Bottfeld also said recent bullish profit reports by publicly traded gaming companies indicate the local economy is recovering more quickly than expected from the events of Sept. 11 and last year's national recession.
"When the economy is good, high-rise succeeds like crazy," he said.
"The high-rise phenomenon here is nowhere near close to over," Bottfeld said. "Turnberry has had terrific success, and there's been outstanding success at Park Towers. There's no question those two teams have demonstrated to the rest of the world that high-rise can be highly successful."
Ruffin said construction on the project would begin in six to seven months, with homes ready for occupancy about 18 months after construction commences.
Officials at the Trump Organization were unable to comment on financing and a spokeswoman for the company said price ranges for the homes have yet to be established.
Ruffin said though Trump and his company would concentrate on finding financing for the project, he believed "several banks are lined up ready" to finance the development.
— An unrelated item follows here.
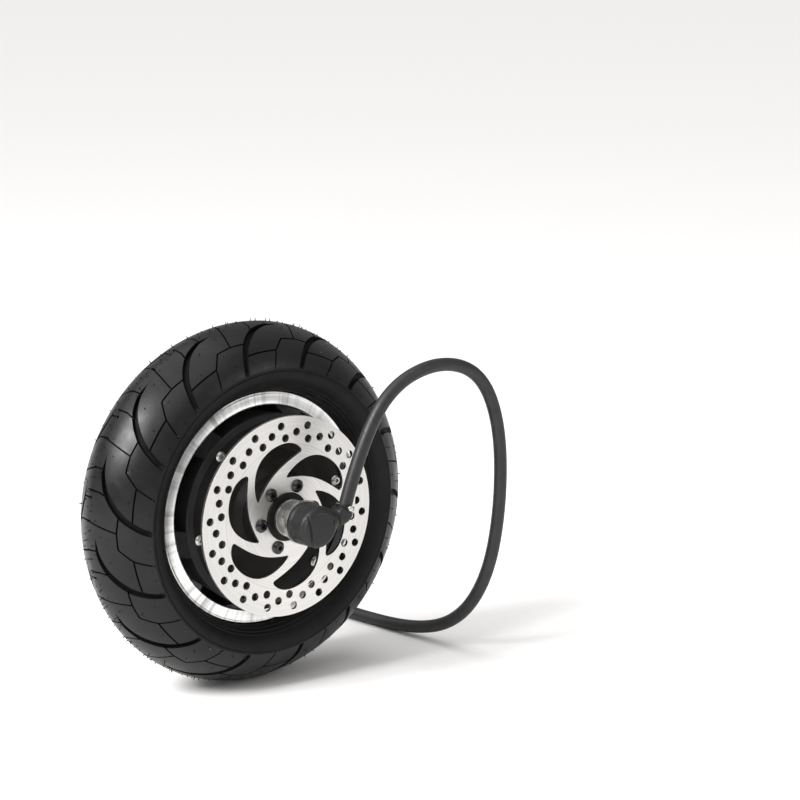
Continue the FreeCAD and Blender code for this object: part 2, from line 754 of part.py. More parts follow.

Ruffin said he and Trump would appeal to several demographic segments for sales of the units, including corporations looking for retreats, as well as second-home buyers and consumers who are already residents of Las Vegas.
Norma Foerderer, vice president of the Trump Organization, said designs for the property were in the preliminary stages, so a roster of amenities at the property wasn't solidified. But she said it would be a "state-of-the-art tower with all the amenities that come with the territory," including exercise centers, a spa and a pool.
She said it was too early to comment on whether the property would have a gaming component.
Ruffin said the tower would be similar to the Trump Tower in New York, a 66-story building that caters to wealthy buyers with high-end shopping and cascading waterfalls in its entry ways.
"We are going to bring a level of quality design, construction, services and amenities in high-rise development that Las Vegas has not yet seen," Donald Trump said in a statement. "This part of the Strip is experiencing a surge in new development and our location enjoys the benefits and excitement of the Strip, with an elegance that can only be achieved in a location like ours."
Ruffin said he and Trump chose the location on Fashion Show Drive for its proximity directly across from the front entrance to Nordstrom's new store at the Fashion Show mall, which is currently undergoing a doubling in size from 840,000 square feet to 1.9 million square feet.
"(The location) has shopping, but it's off the Strip a little bit, so residents don't have to face the Strip every day.
"It's a great project, the condominium market is strong, and the Trump name is good. He will be able to build a world-class condominium project."
Ruffin said the partnership came about two years ago when Trump approached him to inquire about developing on or near the Strip.
"Donald and I are friends, and we've been talking about this for about a year. He originally approached us a couple of years ago, and at first, I wasn't sure about it. But I sold myself on the idea, given how strong the market is and how valuable the Trump name is."
Ruffin also said he was heartened by the success of Turnberry Associates' nearby Turnberry Place, as well as Irwin Molasky's Park Towers. Both are high-end condominium projects that have successfully sold hundreds of homes for prices ranging from $500,000 to $3.5 million.
"I think this is going to be a great project, and I'm looking forward to doing it. It should help the whole north end of the Strip," Ruffin said.
In addition to the Fasion Show mall's expansion, Steve Wynn is plans to break ground soon on Le Reve, the resort he is building on the former Desert Inn site.
Ruffin has made previous attempts to develop a San Francisco-themed resort called City by the Bay on the site of the New Frontier, which the Wichita, Kan.-based businessman bought for $165 million in October 1997.
In March 2000, after he announced plans for the $750 million City by the Bay, Ruffin was embroiled in a fight for the San Fransciso concept with a former consultant on the project.
Ruffin said though no plans to build the resort on the site of the New Frontier were imminent, he still intends to develop the property when financing is available.
"At some point, the New Frontier will have to be removed to make way for a new resort," he said. "We do not have the financing in place for that. We've had some propositions from financiers to do the deal, but they didn't make any sense to me. We're going to wait until a better opportunity comes. We still want to do (City by the Bay), but we're looking for a billion dollars."
Trump has experienced his own problems entering the local market.
He entered a partnership in January 2000 to develop 640 acres in Henderson with the Cheng family of Hong Kong. The master-plan would have contained 600 luxury homes, but the deal fell through two months later following problems between Trump and the Chengs.